La recurrencia de este tipo de fenómenos debe hacernos reflexionar en lo sucesivo para tratar de paliar los efectos de la inundabilidad asociados a estos episodios torrenciales espasmódicos y, más allá de reducir las pérdidas de bienes y servicios, proteger la vida de las personas que, además, es la primera obligación de cualquier Estado.

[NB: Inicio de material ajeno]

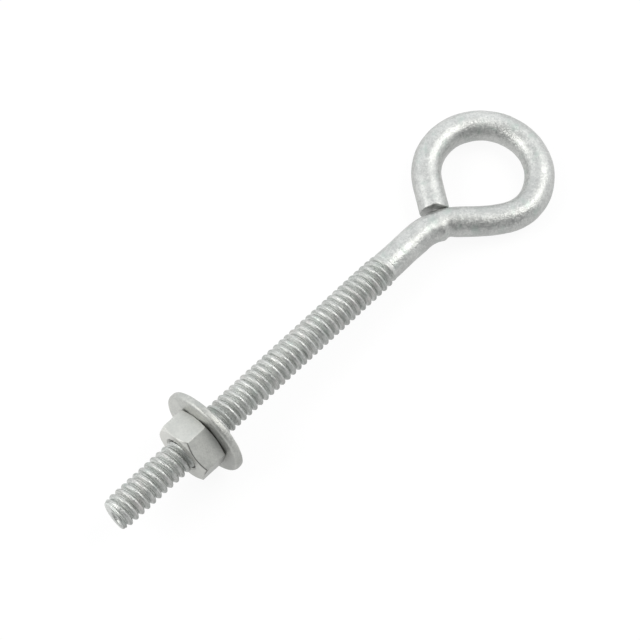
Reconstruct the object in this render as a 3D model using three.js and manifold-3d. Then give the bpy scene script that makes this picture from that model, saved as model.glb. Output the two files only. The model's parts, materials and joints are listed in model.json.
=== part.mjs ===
// Galvanised eye bolt: one rod, threaded at one end and bent into an open eye at the other,
// with a flat washer and a hexagon nut on its thread. Millimetres, +Z up.
//
// The bolt lies on the rim of its washer and on the far end of its eye, so its shank slopes down
// a little towards the eye. +X points from the tip of the thread to the eye.
//
// Inside the sloping group, X runs along the shank from the tip, Y runs across the eye, and Z
// stands square to the plane of the eye.

import * as THREE from "three";
import { mergeVertices } from "three/addons/utils/BufferGeometryUtils.js";
import Module from "manifold-3d";

const wasm = await Module();
wasm.setup();

const { degToRad } = THREE.MathUtils;

// Thread: 3/16 in, 24 turns to the inch, right-handed, with its zinc coat.
const PITCH = 25.4 / 24;
const CREST_RADIUS = 2.4;
const ROOT_RADIUS = 1.78;
const THREAD_LENGTH = 51.4;
const CREST_ANGLE_AT_TIP = degToRad(108);
const SEGMENTS_PER_TURN = 12;

// Shares of one pitch: the flat at the root, the rising flank and the flat on the crest.
const ROOT_SHARE = 0.12;
const FLANK_SHARE = 0.29;
const CREST_SHARE = 1 - ROOT_SHARE - 2 * FLANK_SHARE;

// Tip: a chamfer round a shallow hollow left by thread rolling.
const TIP_FACE_RADIUS = 1.85;
const TIP_CHAMFER_LENGTH = 0.5;
const TIP_HOLLOW_RADIUS = 1.2;
const TIP_HOLLOW_FLOOR_RADIUS = 0.85;
const TIP_HOLLOW_DEPTH = 0.3;

// Plain rod, its neck and its eye. A stretch with no radius is straight; a negative turn bends
// towards -Y and a positive one towards +Y.
const ROD_RADIUS = 2.15;
const ROD_OVERLAP = 0.6;
const ROD_START = THREAD_LENGTH - ROD_OVERLAP;
const NECK_START = 59.2;
const STRETCHES = [
  { length: NECK_START - ROD_START },
  { radius: 7.4, turn: degToRad(-43.9) },
  { length: 3.0 },
  { radius: 19, turn: degToRad(13.4) },
  { radius: 6.0, turn: degToRad(39.6) },
  { radius: 8.06, turn: degToRad(226.5) },
  { length: 4.35 },
];
const EYE_FAR_END = 80.8;
const ROD_SIDES = 18;
const ROD_STEPS = 66;

// Nut: a hexagon with 30 degree chamfers on both faces, which leave round faces a little smaller
// than the flats.
const NUT_START = 12.65;
const NUT_HEIGHT = 3.62;
const NUT_ACROSS_FLATS = 8.3;
const NUT_CORNER_ANGLE = degToRad(42.8);
const NUT_CHAMFER_ANGLE = degToRad(30);
const NUT_FACE_INSET = 0.05;
const NUT_THREAD_CLEARANCE = 0.18;
const NUT_COUNTERSINK_RADIUS = 2.75;

// Washer.
const WASHER_GAP = 0.3;
const WASHER_THICKNESS = 1.2;
const WASHER_RADIUS = 6.6;
const WASHER_HOLE_RADIUS = 2.75;
const WASHER_RIM_ROUND = 0.45;
const WASHER_HOLE_ROUND = 0.15;
const WASHER_START = NUT_START + NUT_HEIGHT + WASHER_GAP;

const ROUND_SEGMENTS = 48;

// How far a cutting shape reaches past what it cuts, and how close two points merge into one.
const OVERCUT = 0.5;
const MERGE_DISTANCE = 1e-4;

const ZINC = { metalness: 0.9, roughness: 0.5 };

/** A geometry's closed surface as a manifold solid, with its faces turned outwards. */
function solidFrom(geometry) {
  const bare = geometry.clone();
  bare.deleteAttribute("normal");
  bare.deleteAttribute("uv");
  const merged = mergeVertices(bare, MERGE_DISTANCE);
  const mesh = (triVerts) =>
    new wasm.Mesh({ numProp: 3, vertProperties: merged.attributes.position.array, triVerts });
  const triangles = new Uint32Array(merged.index.array);
  const solid = new wasm.Manifold(mesh(triangles));
  return solid.volume() > 0 ? solid : new wasm.Manifold(mesh(triangles.slice().reverse()));
}

/** A manifold solid as a three.js geometry. */
function geometryFrom(solid) {
  const { vertProperties, triVerts } = solid.getMesh();
  const geometry = new THREE.BufferGeometry();
  geometry.setAttribute("position", new THREE.BufferAttribute(vertProperties, 3));
  geometry.setIndex(new THREE.BufferAttribute(triVerts, 1));
  geometry.computeVertexNormals();
  return geometry;
}

/** A solid turned about the shank's axis from [radius, distance from the tip] points. */
function turned(profile) {
  const points = profile.map(([radius, along]) => new THREE.Vector2(radius, along));
  const lathe = new THREE.LatheGeometry(points, ROUND_SEGMENTS);
  return solidFrom(lathe.rotateZ(-Math.PI / 2));
}

/**
 * A right-handed screw along the shank, `from` to about `to`. Its trapezoid thread is one strip
 * wound on a helix, closed at each end by a fan to a point on the axis.
 */
function screw(crestRadius, rootRadius, crestShare, from, to) {
  const rootShare = 1 - 2 * FLANK_SHARE - crestShare;
  const corners = [
    [0, rootRadius],
    [rootShare, rootRadius],
    [rootShare + FLANK_SHARE, crestRadius],
    [1 - FLANK_SHARE, crestRadius],
  ];
  const crestCentre = rootShare + FLANK_SHARE + crestShare / 2;
  const firstTurn = Math.floor(from / PITCH) - 1;
  const rows = Math.ceil((to - from) / PITCH + 3) * SEGMENTS_PER_TURN;
  const last = corners.length - 1;
  const positions = [];
  for (let row = 0; row <= rows; row++) {
    const turn = firstTurn + row / SEGMENTS_PER_TURN;
    const angle = CREST_ANGLE_AT_TIP + 2 * Math.PI * (turn + crestCentre);
    for (const [share, radius] of corners) {
      positions.push(PITCH * (turn + share), radius * Math.cos(angle), radius * Math.sin(angle));
    }
  }
  const startPoint = positions.length / 3;
  positions.push(PITCH * firstTurn, 0, 0);
  positions.push(PITCH * (firstTurn + rows / SEGMENTS_PER_TURN + 1 - FLANK_SHARE), 0, 0);
  const endPoint = startPoint + 1;

  const index = [];
  const at = (row, corner) =>
    corner > last ? (row + SEGMENTS_PER_TURN) * corners.length : row * corners.length + corner;
  for (let row = 0; row < rows; row++) {
    for (let corner = 0; corner <= last; corner++) {
      if (corner === last && row + SEGMENTS_PER_TURN >= rows) continue;
      const a = at(row, corner);
      const b = at(row, corner + 1);
      const c = at(row + 1, corner + 1);
      const d = at(row + 1, corner);
      index.push(a, c, b, a, d, c);
    }
  }
  const startLoop = [];
  for (let row = 0; row <= SEGMENTS_PER_TURN; row++) startLoop.push(at(row, 0));
  for (let corner = last; corner > 0; corner--) startLoop.push(at(0, corner));
  const endLoop = [];
  for (let row = rows; row >= rows - SEGMENTS_PER_TURN; row--) endLoop.push(at(row, last));
  for (let corner = 0; corner < last; corner++) endLoop.push(at(rows, corner));
  for (const [loop, point] of [[startLoop, startPoint], [endLoop, endPoint]]) {
    loop.forEach((vertex, i) => index.push(point, loop[(i + 1) % loop.length], vertex));
  }

  const geometry = new THREE.BufferGeometry();
  geometry.setAttribute("position", new THREE.Float32BufferAttribute(positions, 3));
  geometry.setIndex(index);
  return solidFrom(geometry);
}

/** The centre line of the plain rod: straight stretches and arcs, one after another, in XY. */
class RodCentreLine extends THREE.Curve {
  constructor(stretches) {
    super();
    this.stretches = stretches.map(({ length, radius, turn = 0 }) => ({
      length: length ?? radius * Math.abs(turn),
      turn,
    }));
    this.total = this.stretches.reduce((sum, stretch) => sum + stretch.length, 0);
  }

  getPoint(t, target = new THREE.Vector3()) {
    let left = t * this.total;
    let heading = 0;
    target.set(ROD_START, 0, 0);
    for (const { length, turn } of this.stretches) {
      const run = Math.min(left, length);
      const turned = (turn * run) / length;
      // The chord of an arc that turns by `turned` over a length `run`.
      const chord = turned ? (2 * run * Math.sin(turned / 2)) / turned : run;
      target.x += chord * Math.cos(heading + turned / 2);
      target.y += chord * Math.sin(heading + turned / 2);
      heading += turned;
      left -= run;
      if (left <= 0) break;
    }
    return target;
  }
}

function bentRod() {
  const section = new THREE.Shape().absarc(0, 0, ROD_RADIUS, 0, 2 * Math.PI);
  const rod = new THREE.ExtrudeGeometry(section, {
    steps: ROD_STEPS,
    curveSegments: ROD_SIDES / 2,
    bevelEnabled: false,
    extrudePath: new RodCentreLine(STRETCHES),
  });
  return solidFrom(rod);
}

function eyeBolt() {
  const envelope = turned([
    [0, TIP_HOLLOW_DEPTH],
    [TIP_HOLLOW_FLOOR_RADIUS, TIP_HOLLOW_DEPTH],
    [TIP_HOLLOW_RADIUS, 0],
    [TIP_FACE_RADIUS, 0],
    [CREST_RADIUS, TIP_CHAMFER_LENGTH],
    [CREST_RADIUS + OVERCUT, TIP_CHAMFER_LENGTH],
    [CREST_RADIUS + OVERCUT, THREAD_LENGTH - PITCH],
    [ROOT_RADIUS, THREAD_LENGTH],
    [0, THREAD_LENGTH],
  ]);
  const thread = screw(CREST_RADIUS, ROOT_RADIUS, CREST_SHARE, 0, THREAD_LENGTH);
  return geometryFrom(thread.intersect(envelope).add(bentRod()));
}

function hexNut() {
  const end = NUT_START + NUT_HEIGHT;
  const cornerRadius = NUT_ACROSS_FLATS / 2 / Math.cos(Math.PI / 6);
  const flatRadius = NUT_ACROSS_FLATS / 2;
  const hexagon = new THREE.Shape(
    Array.from({ length: 6 }, (_, i) => {
      const angle = NUT_CORNER_ANGLE + (i * Math.PI) / 3;
      return new THREE.Vector2(cornerRadius * Math.cos(angle), cornerRadius * Math.sin(angle));
    }),
  );
  // The prism grows along its own +Z, and its X and Y become the bolt's Y and Z.
  const prism = new THREE.ExtrudeGeometry(hexagon, { depth: NUT_HEIGHT, bevelEnabled: false });
  const turnToShank = new THREE.Matrix4().makeBasis(
    new THREE.Vector3(0, 1, 0),
    new THREE.Vector3(0, 0, 1),
    new THREE.Vector3(1, 0, 0),
  );
  prism.applyMatrix4(turnToShank).translate(NUT_START, 0, 0);

  const slope = Math.tan(NUT_CHAMFER_ANGLE);
  const faceRadius = flatRadius - NUT_FACE_INSET;
  const rim = cornerRadius + OVERCUT;
  const chamfers = turned([
    [0, NUT_START],
    [faceRadius, NUT_START],
    [rim, NUT_START + (rim - faceRadius) * slope],
    [rim, end - (rim - faceRadius) * slope],
    [faceRadius, end],
    [0, end],
  ]);

  const clearedRoot = ROOT_RADIUS + NUT_THREAD_CLEARANCE;
  const clearedCrest = CREST_RADIUS + NUT_THREAD_CLEARANCE;
  const cutter = screw(clearedCrest, clearedRoot, CREST_SHARE, NUT_START - PITCH, end + PITCH);
  const sink = NUT_COUNTERSINK_RADIUS - clearedRoot;
  const outerSink = turned([
    [0, NUT_START - OVERCUT],
    [NUT_COUNTERSINK_RADIUS, NUT_START - OVERCUT],
    [NUT_COUNTERSINK_RADIUS, NUT_START],
    [clearedRoot, NUT_START + sink * slope],
    [0, NUT_START + sink * slope],
  ]);
  const innerSink = turned([
    [0, end - sink * slope],
    [clearedRoot, end - sink * slope],
    [NUT_COUNTERSINK_RADIUS, end],
    [NUT_COUNTERSINK_RADIUS, end + OVERCUT],
    [0, end + OVERCUT],
  ]);
  const body = solidFrom(prism).intersect(chamfers);
  return geometryFrom(body.subtract(cutter).subtract(outerSink).subtract(innerSink));
}

/** Quarter-round corner points of a profile, centred on (radius, along). */
function cornerPoints(radius, along, round, startAngle, steps) {
  return Array.from({ length: steps + 1 }, (_, i) => {
    const angle = startAngle + (i / steps) * (Math.PI / 2);
    return [radius + round * Math.cos(angle), along + round * Math.sin(angle)];
  });
}

function flatWasher() {
  const start = WASHER_START;
  const end = WASHER_START + WASHER_THICKNESS;
  const outer = WASHER_RADIUS - WASHER_RIM_ROUND;
  const hole = WASHER_HOLE_RADIUS + WASHER_HOLE_ROUND;
  const profile = [
    ...cornerPoints(outer, start + WASHER_RIM_ROUND, WASHER_RIM_ROUND, -Math.PI / 2, 3),
    ...cornerPoints(outer, end - WASHER_RIM_ROUND, WASHER_RIM_ROUND, 0, 3),
    ...cornerPoints(hole, end - WASHER_HOLE_ROUND, WASHER_HOLE_ROUND, Math.PI / 2, 1),
    ...cornerPoints(hole, start + WASHER_HOLE_ROUND, WASHER_HOLE_ROUND, Math.PI, 1),
  ];
  return geometryFrom(turned([...profile, profile[0]]));
}

function piece(name, geometry, color) {
  const mesh = new THREE.Mesh(geometry, new THREE.MeshStandardMaterial({ color, ...ZINC }));
  mesh.name = name;
  return mesh;
}

// The slope of the shank: the washer holds it higher at one end than the rod does at the other.
const washerMiddle = WASHER_START + WASHER_THICKNESS / 2;
const slope = Math.asin((WASHER_RADIUS - ROD_RADIUS) / (EYE_FAR_END - washerMiddle));

const sloping = new THREE.Group();
sloping.add(
  piece("eye_bolt", eyeBolt(), 0xbfc3c0),
  piece("flat_washer", flatWasher(), 0xc9ccc8),
  piece("hex_nut", hexNut(), 0xc4c7c3),
);
sloping.rotation.y = slope;

// The origin is under the middle of the bolt, on the surface that it lies on.
const eyeBoltAssembly = new THREE.Group();
eyeBoltAssembly.add(sloping);
eyeBoltAssembly.updateMatrixWorld(true);
const box = new THREE.Box3().setFromObject(eyeBoltAssembly, true);
const middle = box.getCenter(new THREE.Vector3());
sloping.position.set(-middle.x, -middle.y, -box.min.z);

export default eyeBoltAssembly;
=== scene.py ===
"""A galvanised eye bolt with its washer and nut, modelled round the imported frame.

Lengths are in millimetres in the bolt's own frame, where X runs along the shank from the tip, Y
runs across the eye and Z stands square to the plane of the eye. to_row() turns such points into
the row frame, in metres. Angles round the shank run from Y towards Z.
"""

import json
import math

import bpy
import numpy as np
from mathutils import Matrix, Vector, noise


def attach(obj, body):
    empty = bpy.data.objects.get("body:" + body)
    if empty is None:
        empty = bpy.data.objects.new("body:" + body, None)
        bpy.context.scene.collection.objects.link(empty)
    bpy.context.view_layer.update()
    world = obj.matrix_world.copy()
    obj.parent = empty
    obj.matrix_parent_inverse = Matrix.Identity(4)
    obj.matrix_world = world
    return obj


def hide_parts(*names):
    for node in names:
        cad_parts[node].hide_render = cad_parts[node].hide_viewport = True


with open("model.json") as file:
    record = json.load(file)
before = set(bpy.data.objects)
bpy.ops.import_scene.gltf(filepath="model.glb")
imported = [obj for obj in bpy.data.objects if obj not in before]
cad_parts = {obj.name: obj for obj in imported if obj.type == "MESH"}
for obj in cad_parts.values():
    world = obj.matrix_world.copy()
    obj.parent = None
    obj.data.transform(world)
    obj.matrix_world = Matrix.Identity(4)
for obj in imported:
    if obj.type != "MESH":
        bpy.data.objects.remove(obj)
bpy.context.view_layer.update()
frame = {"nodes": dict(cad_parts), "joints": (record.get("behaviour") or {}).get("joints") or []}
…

Los efectos del cambio climático, y muy especialmente el factor humano, están incrementando el riesgo y recrudeciendo las consecuencias de un fenómeno natural que, cada vez que sucede, deja en el territorio la huella de la catástrofe y la desolación. Un territorio en el que, durante décadas, ha primado un modelo de desarrollo urbano que no ha tenido en cuenta la vocación natural del suelo en las zonas inundables, llegándose a ocupar, con construcciones e infraestructuras, las arterias naturales de drenaje de ríos, arroyos, ramblas y torrentes. Muchos de ellos son cauces efímeros, sin agua la mayor parte del año, pero que de vez en cuando nos recuerdan su función natural: conducir el agua y los sedimentos de la cuenca hasta otro río mayor o el propio mar. Y esta función cobra especial importancia cuando los cauces deben desaguar grandes cantidades en muy poco tiempo. De manera que se ha artificializado el territorio con usos del suelo en las zonas inundables que, en muchas ocasiones, no son compatibles con las inundaciones y que, sin duda, incrementan exponencialmente el riesgo.

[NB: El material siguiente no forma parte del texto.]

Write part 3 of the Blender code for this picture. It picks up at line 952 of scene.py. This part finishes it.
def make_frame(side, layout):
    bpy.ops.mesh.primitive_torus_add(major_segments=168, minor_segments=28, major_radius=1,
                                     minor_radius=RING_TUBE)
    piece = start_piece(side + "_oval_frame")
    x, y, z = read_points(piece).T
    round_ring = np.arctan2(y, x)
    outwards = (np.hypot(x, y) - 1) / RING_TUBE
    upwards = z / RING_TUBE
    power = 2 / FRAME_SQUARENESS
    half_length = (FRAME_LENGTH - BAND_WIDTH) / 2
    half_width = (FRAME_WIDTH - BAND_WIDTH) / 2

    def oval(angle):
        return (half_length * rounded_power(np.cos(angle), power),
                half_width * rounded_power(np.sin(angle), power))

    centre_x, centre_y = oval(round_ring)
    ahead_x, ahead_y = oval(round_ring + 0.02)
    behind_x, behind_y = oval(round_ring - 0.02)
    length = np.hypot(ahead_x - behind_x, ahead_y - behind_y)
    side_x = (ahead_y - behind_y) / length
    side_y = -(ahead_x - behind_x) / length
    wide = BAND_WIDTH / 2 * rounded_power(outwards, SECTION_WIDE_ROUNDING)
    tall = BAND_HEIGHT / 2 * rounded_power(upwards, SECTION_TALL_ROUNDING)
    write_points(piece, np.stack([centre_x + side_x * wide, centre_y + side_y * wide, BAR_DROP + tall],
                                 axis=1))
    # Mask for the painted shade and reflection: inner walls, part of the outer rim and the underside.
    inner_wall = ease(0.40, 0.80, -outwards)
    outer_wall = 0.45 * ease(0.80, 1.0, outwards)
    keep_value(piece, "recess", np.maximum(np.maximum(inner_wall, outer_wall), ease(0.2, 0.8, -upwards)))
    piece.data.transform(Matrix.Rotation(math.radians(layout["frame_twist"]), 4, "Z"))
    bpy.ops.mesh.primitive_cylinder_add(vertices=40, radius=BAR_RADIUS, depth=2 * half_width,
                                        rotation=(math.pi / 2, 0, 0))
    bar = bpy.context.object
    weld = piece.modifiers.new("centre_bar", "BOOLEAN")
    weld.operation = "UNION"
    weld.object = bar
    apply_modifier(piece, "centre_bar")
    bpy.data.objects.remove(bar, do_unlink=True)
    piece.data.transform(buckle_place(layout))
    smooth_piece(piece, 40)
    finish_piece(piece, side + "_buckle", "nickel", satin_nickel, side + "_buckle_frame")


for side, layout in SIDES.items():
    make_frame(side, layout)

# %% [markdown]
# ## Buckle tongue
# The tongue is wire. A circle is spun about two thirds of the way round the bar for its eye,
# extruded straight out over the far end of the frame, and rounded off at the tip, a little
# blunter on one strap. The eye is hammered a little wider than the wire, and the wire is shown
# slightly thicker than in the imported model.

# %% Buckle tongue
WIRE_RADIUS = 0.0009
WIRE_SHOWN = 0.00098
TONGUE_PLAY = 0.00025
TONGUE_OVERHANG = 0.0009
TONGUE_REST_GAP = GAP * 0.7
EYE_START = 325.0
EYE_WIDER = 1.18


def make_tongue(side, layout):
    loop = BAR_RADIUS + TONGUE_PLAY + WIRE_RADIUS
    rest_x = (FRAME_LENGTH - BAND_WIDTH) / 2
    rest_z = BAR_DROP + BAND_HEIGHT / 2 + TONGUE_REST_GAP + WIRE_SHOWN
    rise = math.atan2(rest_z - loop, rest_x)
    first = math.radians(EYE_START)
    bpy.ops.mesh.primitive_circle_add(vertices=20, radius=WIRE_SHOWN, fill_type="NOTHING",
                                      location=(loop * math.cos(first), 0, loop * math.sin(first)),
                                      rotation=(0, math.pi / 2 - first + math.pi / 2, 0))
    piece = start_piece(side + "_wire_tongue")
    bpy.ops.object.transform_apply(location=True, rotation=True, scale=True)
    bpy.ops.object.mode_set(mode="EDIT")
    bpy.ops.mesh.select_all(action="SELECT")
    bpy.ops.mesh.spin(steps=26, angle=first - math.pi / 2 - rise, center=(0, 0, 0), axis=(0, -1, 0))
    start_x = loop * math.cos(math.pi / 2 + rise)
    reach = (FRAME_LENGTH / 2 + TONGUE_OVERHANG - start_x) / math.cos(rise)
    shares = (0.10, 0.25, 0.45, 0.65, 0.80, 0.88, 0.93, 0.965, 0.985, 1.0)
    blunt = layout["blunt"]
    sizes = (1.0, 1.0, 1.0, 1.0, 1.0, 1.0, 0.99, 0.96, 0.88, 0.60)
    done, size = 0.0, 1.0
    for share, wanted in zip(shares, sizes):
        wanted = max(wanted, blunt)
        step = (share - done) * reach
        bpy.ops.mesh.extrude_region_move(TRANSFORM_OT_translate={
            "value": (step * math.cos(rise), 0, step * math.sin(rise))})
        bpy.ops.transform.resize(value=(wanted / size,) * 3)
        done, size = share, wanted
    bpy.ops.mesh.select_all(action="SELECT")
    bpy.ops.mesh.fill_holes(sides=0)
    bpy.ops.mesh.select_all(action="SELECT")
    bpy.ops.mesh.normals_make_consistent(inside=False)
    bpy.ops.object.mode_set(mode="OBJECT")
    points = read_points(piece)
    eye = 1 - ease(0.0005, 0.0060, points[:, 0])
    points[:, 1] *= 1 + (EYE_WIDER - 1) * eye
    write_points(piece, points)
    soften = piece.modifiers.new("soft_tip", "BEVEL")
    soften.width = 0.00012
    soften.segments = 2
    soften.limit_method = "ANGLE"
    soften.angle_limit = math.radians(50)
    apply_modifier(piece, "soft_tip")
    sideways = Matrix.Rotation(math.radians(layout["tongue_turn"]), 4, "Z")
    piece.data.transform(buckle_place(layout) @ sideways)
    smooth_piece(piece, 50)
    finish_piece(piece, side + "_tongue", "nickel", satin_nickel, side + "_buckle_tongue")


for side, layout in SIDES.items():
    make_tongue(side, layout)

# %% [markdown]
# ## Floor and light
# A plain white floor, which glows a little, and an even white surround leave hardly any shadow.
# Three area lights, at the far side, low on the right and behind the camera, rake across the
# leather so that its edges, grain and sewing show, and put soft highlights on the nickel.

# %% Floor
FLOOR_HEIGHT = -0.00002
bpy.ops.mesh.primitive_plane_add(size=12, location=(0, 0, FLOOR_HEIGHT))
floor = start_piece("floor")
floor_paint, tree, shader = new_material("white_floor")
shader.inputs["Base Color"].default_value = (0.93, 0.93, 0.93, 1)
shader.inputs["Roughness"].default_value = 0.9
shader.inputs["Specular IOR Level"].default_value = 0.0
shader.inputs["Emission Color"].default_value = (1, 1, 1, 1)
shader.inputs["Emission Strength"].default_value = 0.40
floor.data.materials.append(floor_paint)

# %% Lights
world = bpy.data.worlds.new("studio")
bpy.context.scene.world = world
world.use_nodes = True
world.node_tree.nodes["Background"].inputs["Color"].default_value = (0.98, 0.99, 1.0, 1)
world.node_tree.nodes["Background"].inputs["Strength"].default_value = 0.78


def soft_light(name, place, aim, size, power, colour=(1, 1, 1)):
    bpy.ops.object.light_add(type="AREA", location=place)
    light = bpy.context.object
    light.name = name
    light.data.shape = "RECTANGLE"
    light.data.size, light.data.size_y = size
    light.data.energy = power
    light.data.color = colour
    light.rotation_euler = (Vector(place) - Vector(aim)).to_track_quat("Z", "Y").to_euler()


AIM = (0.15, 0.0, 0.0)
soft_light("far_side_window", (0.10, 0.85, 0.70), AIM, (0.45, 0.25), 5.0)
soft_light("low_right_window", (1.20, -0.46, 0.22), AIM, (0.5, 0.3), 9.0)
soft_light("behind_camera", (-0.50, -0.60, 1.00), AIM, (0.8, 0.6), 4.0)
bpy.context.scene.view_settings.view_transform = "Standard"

Los errores de planificación urbanística cometidos en el pasado ponen en evidencia esta situación, por otra parte, bien conocida por la Administración hidráulica, que realiza un importante esfuerzo transponiendo la Directiva de Inundaciones 2007/60/CE para identificar las áreas más vulnerables y de mayor riesgo, elaborando los mapas de peligrosidad y estableciendo los planes de gestión adecuados. Por ello es preciso evitar nuevos asentamientos vulnerables en zonas actualmente identificadas como inundables y, a la vez, disminuir el riesgo para el mayor número de personas y de actividades económicas expuestas.

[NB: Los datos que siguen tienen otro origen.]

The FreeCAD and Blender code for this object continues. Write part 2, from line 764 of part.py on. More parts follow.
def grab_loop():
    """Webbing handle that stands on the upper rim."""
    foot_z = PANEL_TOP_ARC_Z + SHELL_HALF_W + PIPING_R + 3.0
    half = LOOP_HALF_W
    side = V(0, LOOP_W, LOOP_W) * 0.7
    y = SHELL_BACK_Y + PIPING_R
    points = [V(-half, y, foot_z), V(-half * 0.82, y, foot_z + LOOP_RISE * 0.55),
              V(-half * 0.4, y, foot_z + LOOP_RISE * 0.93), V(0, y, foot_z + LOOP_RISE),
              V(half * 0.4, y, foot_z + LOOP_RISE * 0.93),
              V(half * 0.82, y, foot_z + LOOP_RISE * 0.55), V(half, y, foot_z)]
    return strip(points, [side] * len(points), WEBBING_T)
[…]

La clave, sin duda, es prever y plantear la gestión de estos episodios torrenciales al amparo de una adecuada ordenación del territorio aplicando rigurosamente una normativa que regule y garantice un planeamiento urbano y un régimen de autorizaciones compatibles con la inundabilidad. Pero debemos tener en cuenta que la inercia urbanística del pasado es la responsable de la existencia de numerosos núcleos urbanos consolidados en zonas de alto riesgo en los que, además de regular los nuevos desarrollos, no quedará más remedio que acometer obras de protección y defensa con el menor daño posible al medio natural. Sin olvidar que debemos seguir mejorando los sistemas de predicción meteorológica e hidrológica, de alerta temprana y de atención de emergencias, y unir a todo ello una cobertura de seguros que, además de poner en evidencia la existencia del riesgo para quien allí esté ubicado, sea garantista de las pérdidas que pudieran producirse.
De esta manera, estaremos en mejores condiciones para enfrentar y gestionar estos sucesos torrenciales que, sin duda, volverán a producirse.